[BEGIN]
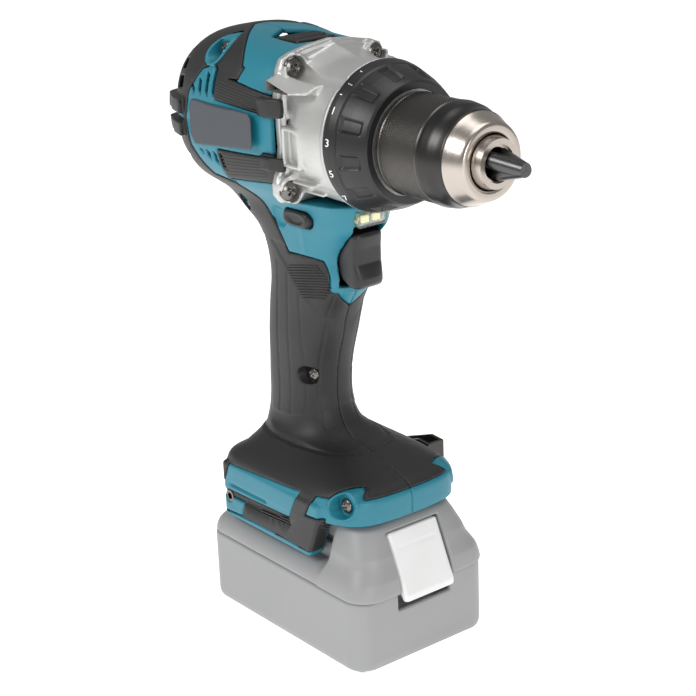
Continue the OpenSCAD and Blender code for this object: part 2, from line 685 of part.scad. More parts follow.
[END]
[BEGIN]
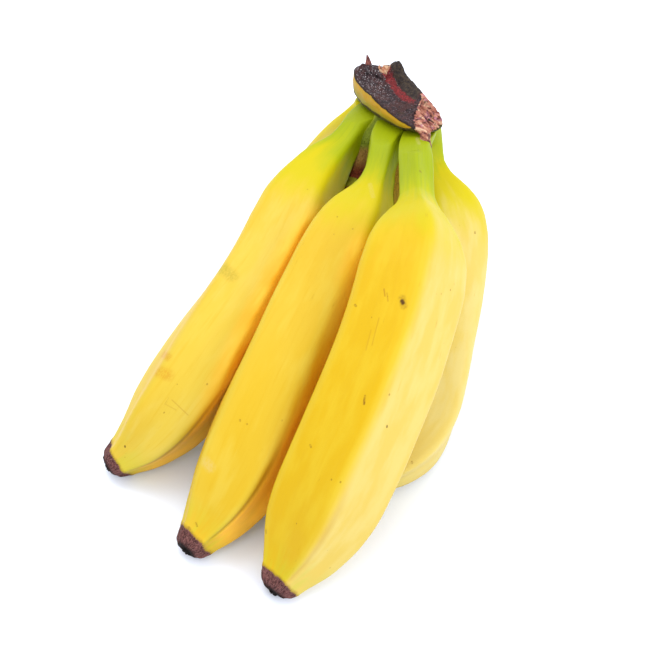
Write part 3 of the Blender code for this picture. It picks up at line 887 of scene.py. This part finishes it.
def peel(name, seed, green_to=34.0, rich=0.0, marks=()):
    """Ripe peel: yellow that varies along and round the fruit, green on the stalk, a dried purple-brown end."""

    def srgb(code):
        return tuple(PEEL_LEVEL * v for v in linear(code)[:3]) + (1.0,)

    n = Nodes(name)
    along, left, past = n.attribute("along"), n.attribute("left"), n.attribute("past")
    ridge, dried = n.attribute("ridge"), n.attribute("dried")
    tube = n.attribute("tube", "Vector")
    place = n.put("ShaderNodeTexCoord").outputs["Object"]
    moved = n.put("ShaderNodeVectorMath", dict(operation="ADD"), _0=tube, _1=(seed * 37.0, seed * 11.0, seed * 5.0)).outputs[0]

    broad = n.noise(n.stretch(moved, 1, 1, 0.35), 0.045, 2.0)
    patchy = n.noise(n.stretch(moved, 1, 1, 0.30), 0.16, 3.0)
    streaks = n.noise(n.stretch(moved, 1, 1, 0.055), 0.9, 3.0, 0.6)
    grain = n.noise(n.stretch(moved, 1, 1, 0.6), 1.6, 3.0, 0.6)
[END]
Aim of the exercise → Give back, word for word, only the lines above from the line holding "Write part 3" to the line holding "grain = n.noise(n.stretch(moved, 1, 1, 0.6), 1.6, 3.0, 0.6)", both included.

Exercise solution →
Write part 3 of the Blender code for this picture. It picks up at line 887 of scene.py. This part finishes it.
def peel(name, seed, green_to=34.0, rich=0.0, marks=()):
    """Ripe peel: yellow that varies along and round the fruit, green on the stalk, a dried purple-brown end."""

    def srgb(code):
        return tuple(PEEL_LEVEL * v for v in linear(code)[:3]) + (1.0,)

    n = Nodes(name)
    along, left, past = n.attribute("along"), n.attribute("left"), n.attribute("past")
    ridge, dried = n.attribute("ridge"), n.attribute("dried")
    tube = n.attribute("tube", "Vector")
    place = n.put("ShaderNodeTexCoord").outputs["Object"]
    moved = n.put("ShaderNodeVectorMath", dict(operation="ADD"), _0=tube, _1=(seed * 37.0, seed * 11.0, seed * 5.0)).outputs[0]

    broad = n.noise(n.stretch(moved, 1, 1, 0.35), 0.045, 2.0)
    patchy = n.noise(n.stretch(moved, 1, 1, 0.30), 0.16, 3.0)
    streaks = n.noise(n.stretch(moved, 1, 1, 0.055), 0.9, 3.0, 0.6)
    grain = n.noise(n.stretch(moved, 1, 1, 0.6), 1.6, 3.0, 0.6)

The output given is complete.